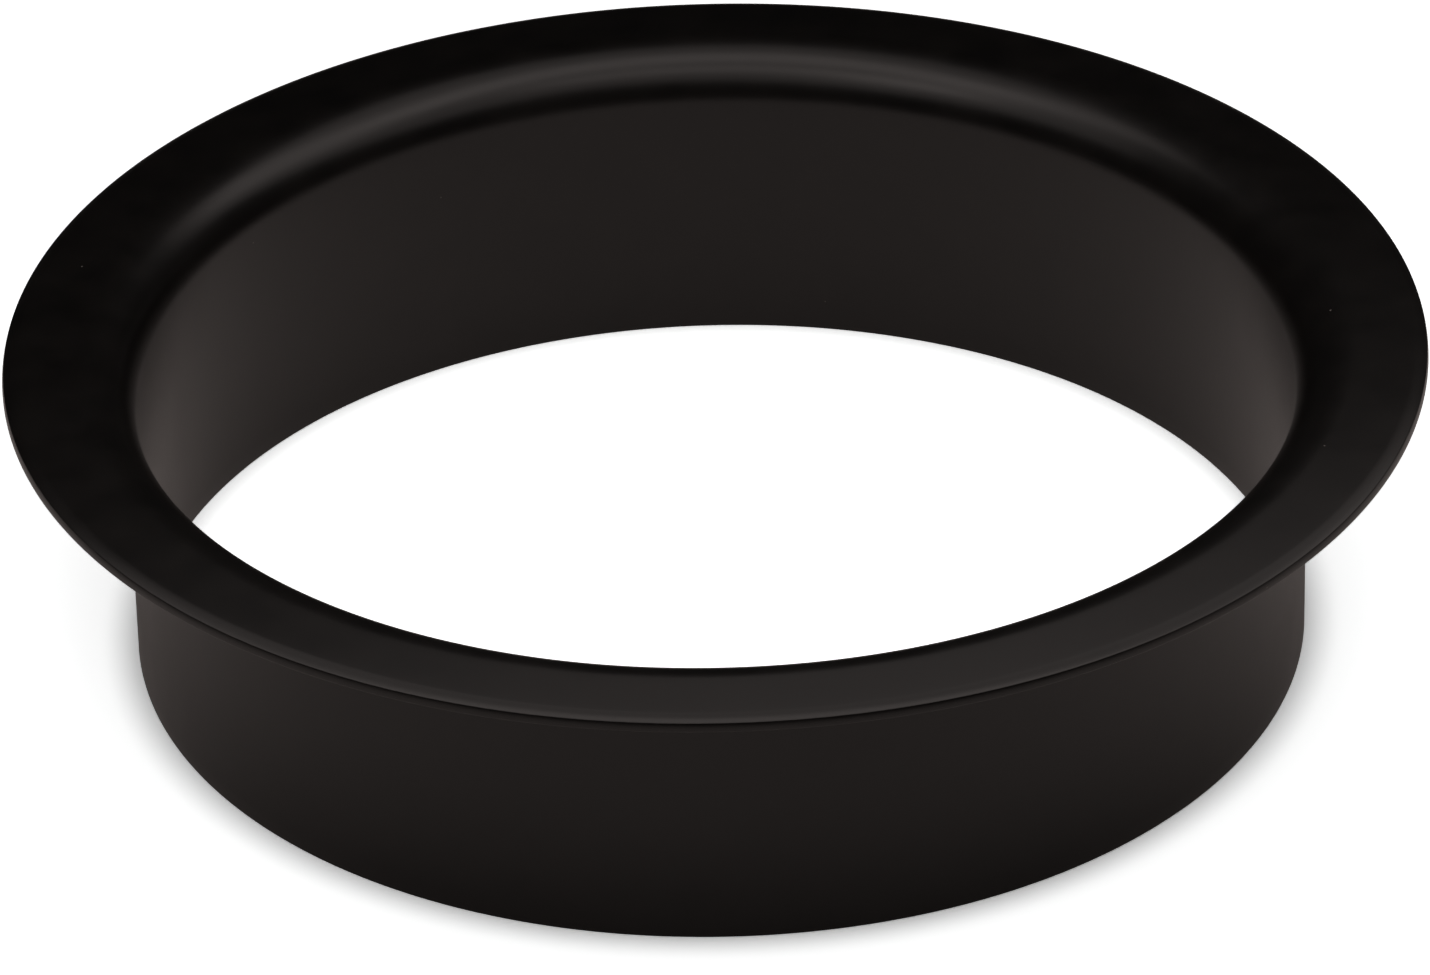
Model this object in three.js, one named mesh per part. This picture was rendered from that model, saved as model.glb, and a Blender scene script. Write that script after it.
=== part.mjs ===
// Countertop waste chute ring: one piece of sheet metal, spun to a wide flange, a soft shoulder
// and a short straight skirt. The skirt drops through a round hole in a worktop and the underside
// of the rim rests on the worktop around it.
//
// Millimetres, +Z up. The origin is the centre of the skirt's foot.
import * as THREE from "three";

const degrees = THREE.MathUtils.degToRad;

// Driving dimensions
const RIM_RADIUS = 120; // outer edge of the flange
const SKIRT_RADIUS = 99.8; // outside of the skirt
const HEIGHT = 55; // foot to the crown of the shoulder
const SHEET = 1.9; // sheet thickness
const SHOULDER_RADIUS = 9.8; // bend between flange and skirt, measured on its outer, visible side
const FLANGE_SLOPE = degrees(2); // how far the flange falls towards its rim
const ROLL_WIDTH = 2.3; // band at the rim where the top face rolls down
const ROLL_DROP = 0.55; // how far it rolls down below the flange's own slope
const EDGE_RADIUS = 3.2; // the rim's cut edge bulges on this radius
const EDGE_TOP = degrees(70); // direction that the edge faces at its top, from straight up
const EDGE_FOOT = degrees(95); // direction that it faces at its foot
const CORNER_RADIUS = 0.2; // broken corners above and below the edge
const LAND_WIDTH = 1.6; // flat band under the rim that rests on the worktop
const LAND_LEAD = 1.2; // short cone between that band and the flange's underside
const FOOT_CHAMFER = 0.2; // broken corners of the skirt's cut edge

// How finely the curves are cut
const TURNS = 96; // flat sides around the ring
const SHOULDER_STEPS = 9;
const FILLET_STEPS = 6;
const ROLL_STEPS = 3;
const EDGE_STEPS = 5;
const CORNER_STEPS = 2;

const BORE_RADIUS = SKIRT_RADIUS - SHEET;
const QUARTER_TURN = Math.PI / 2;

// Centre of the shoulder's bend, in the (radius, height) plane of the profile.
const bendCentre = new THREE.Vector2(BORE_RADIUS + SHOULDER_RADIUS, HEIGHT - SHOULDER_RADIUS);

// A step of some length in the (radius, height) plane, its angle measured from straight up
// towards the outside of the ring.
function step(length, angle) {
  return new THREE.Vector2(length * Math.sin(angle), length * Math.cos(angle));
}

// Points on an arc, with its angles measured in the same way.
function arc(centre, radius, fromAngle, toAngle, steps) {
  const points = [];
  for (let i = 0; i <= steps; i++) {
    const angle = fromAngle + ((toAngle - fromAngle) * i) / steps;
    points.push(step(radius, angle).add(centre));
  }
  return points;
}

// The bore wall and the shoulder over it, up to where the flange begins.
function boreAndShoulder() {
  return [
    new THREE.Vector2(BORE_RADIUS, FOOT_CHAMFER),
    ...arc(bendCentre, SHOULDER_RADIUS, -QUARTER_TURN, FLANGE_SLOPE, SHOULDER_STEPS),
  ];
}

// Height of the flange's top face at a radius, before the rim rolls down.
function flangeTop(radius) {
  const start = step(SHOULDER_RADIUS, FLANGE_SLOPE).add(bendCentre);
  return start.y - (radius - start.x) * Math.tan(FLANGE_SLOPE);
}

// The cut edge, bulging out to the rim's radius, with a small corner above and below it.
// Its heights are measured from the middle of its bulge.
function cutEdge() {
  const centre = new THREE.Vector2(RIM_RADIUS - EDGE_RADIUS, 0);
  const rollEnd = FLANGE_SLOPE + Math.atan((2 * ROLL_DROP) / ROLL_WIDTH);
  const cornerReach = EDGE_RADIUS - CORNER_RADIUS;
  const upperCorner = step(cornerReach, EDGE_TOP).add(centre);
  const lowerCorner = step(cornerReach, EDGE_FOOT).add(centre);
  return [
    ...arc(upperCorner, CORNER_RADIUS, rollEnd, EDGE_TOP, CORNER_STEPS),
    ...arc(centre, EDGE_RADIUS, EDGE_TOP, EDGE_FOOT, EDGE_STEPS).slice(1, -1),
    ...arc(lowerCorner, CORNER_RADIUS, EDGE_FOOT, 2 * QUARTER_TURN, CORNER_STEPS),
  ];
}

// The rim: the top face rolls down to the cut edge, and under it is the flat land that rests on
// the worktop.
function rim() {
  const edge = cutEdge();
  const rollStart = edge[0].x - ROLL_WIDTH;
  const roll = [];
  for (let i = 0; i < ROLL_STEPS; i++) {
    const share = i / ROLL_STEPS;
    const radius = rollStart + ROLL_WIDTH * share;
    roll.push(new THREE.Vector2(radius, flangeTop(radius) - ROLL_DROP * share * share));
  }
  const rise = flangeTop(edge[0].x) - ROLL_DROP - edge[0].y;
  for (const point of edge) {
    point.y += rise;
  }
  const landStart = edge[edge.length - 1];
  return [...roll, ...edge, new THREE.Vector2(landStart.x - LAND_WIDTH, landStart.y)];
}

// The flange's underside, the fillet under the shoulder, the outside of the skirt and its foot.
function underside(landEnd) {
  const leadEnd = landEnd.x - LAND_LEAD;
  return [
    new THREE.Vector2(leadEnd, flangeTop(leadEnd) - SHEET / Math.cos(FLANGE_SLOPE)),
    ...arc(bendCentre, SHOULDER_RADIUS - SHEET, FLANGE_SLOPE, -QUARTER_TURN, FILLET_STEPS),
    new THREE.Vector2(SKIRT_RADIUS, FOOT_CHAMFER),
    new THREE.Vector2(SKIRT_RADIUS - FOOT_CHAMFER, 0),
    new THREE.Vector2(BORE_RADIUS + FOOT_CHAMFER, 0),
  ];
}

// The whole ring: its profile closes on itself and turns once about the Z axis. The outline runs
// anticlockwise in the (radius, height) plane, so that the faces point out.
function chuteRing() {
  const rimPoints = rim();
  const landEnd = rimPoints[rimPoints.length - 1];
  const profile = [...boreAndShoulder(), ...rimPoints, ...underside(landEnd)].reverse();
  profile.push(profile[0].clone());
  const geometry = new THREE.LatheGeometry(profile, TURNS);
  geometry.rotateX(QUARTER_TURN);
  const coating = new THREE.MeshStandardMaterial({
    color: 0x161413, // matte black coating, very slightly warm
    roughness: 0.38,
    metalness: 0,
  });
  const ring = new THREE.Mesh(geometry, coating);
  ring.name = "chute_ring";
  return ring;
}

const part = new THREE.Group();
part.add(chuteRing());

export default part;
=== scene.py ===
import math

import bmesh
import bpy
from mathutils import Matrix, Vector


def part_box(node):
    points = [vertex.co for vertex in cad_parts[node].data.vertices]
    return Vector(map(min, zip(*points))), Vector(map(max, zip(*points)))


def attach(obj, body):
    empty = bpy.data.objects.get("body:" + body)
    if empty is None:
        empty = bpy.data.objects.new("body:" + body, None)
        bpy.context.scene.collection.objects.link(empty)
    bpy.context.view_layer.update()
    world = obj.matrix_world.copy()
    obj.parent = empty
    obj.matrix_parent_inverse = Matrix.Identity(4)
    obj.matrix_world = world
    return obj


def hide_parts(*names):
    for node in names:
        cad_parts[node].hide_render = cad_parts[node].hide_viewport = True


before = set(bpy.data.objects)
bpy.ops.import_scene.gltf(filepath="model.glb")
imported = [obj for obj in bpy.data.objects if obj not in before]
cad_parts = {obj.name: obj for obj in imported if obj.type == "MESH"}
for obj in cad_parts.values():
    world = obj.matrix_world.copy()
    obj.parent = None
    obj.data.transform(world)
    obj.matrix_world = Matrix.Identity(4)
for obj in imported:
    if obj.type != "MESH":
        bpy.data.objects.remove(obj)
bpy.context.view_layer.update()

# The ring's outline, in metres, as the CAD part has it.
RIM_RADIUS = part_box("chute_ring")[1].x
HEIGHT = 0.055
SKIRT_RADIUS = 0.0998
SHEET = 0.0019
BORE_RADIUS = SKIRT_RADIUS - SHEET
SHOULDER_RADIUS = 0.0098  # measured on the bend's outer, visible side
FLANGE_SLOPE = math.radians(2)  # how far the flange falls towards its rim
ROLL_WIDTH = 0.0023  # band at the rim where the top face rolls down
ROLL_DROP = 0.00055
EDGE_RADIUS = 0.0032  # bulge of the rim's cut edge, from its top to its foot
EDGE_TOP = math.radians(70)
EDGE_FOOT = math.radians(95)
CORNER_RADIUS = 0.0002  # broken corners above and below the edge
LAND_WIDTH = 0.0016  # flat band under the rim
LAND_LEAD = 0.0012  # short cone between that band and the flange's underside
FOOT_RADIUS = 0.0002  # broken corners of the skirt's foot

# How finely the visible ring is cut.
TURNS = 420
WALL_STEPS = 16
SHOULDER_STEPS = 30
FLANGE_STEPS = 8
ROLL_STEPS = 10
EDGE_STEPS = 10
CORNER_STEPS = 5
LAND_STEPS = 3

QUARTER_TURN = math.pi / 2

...

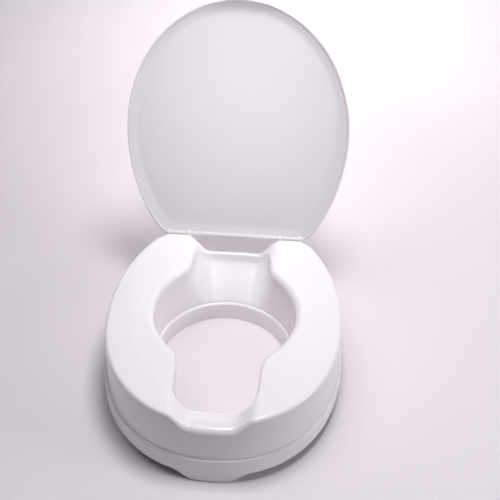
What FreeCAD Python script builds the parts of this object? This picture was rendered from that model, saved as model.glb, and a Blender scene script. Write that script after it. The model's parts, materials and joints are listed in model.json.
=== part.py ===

WORK REQUIRED: Retype the records above, but only those lines that fall between the line containing "if empty is" and the line containing "before = set(bpy.data.objects)", with both of those lines included, exactly as written.

IN RESPONSE:
    if empty is None:
        empty = bpy.data.objects.new("body:" + body, None)
        bpy.context.scene.collection.objects.link(empty)
    bpy.context.view_layer.update()
    world = obj.matrix_world.copy()
    obj.parent = empty
    obj.matrix_parent_inverse = Matrix.Identity(4)
    obj.matrix_world = world
    return obj


def hide_parts(*names):
    for node in names:
        cad_parts[node].hide_render = cad_parts[node].hide_viewport = True


before = set(bpy.data.objects)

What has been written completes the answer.